Brunson, Alfred, Dd
Brunson, Alfred, D.D.
a Methodist Episcopal minister, was born at Danbury, Connecticut, February 9, 1793. He was educated in the common-schools and trained as a shoemaker; converted July 3, 1809, while living with an uncle at Carlisle, Pennsylvania, and licensed to exhort. Returning to Connecticut the same year, he settled at Bridgeport and began to hold religious services. In 1812 he removed to Ohio, and entered the army under general Harrison. He was licensed to preach in 1815, and in 1818 formed a large circuit in Huron County, Ohio. In 1820 he became connected with the Pittsburgh Conference, formed that year.
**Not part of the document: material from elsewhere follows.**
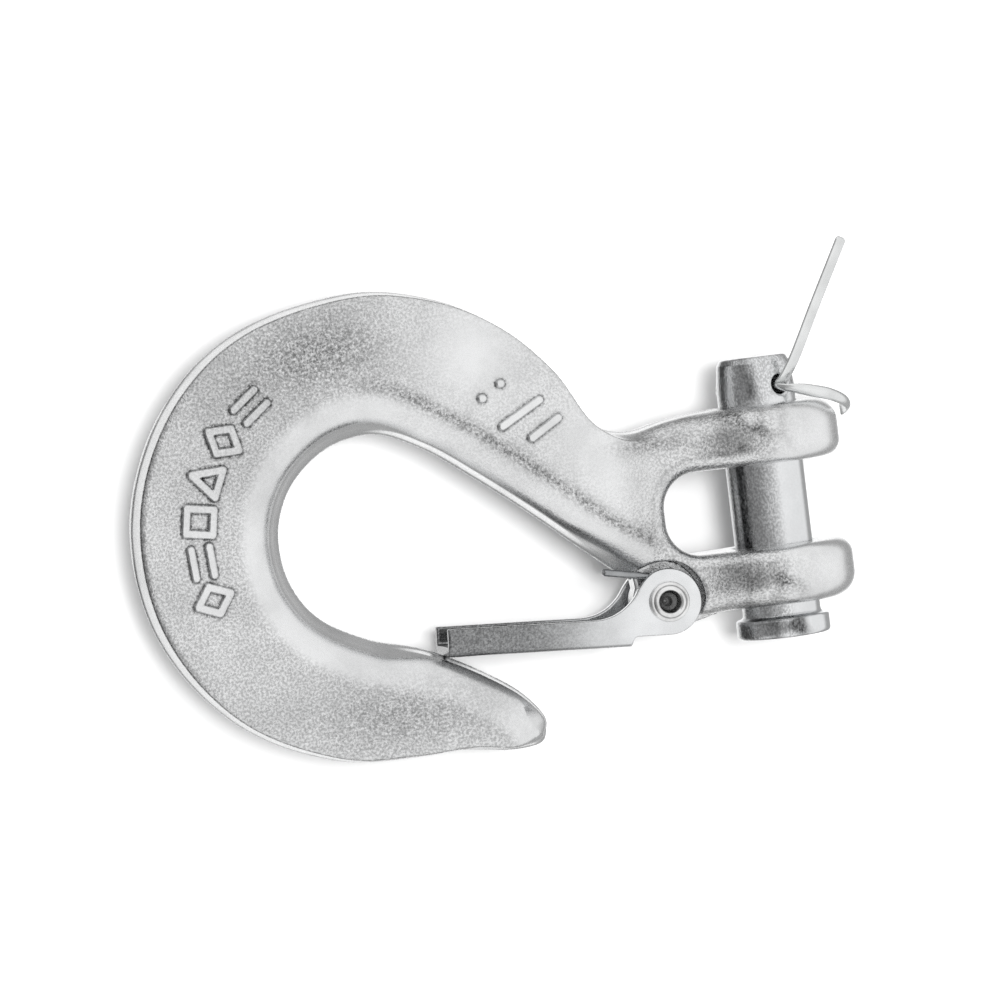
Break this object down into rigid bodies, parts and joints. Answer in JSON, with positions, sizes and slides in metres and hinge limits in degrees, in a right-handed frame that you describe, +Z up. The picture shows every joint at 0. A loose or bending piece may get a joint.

Here he labored and studied law until 1836. In July 1836, he removed to Prairie du Chien, Wisconsin, to labor in behalf of the Indians. In 1839 he relinquished his ministerial labors on account of ill-health, was admitted to the bar, and practiced for ten years, during which period he filled several secular offices. He resumed pastoral work in 1850, and served several important charges, including Prairie du Chien district. In 1862 he was commissioned chaplain of the Thirty-first Wisconsin Volunteer Infantry, but resigned on account of failing health one year later. He remained on the superannuated list until 1869, when he again became effective. He travelled until the fall of 1872, when he was superannuated for the last time. He was four times elected a member of the General Conference, and closed his remarkable career at Prairie du Chien, August 3, 1882. He was a frequent contributor to the secular and religious journals, and especially to the Methodist Quarterly Review. He published his autobiography, in two volumes, entitled The Western Pioneer, and also a Key to the Apocalypse. See Minutes of Annual Conferences, 1882, page 308.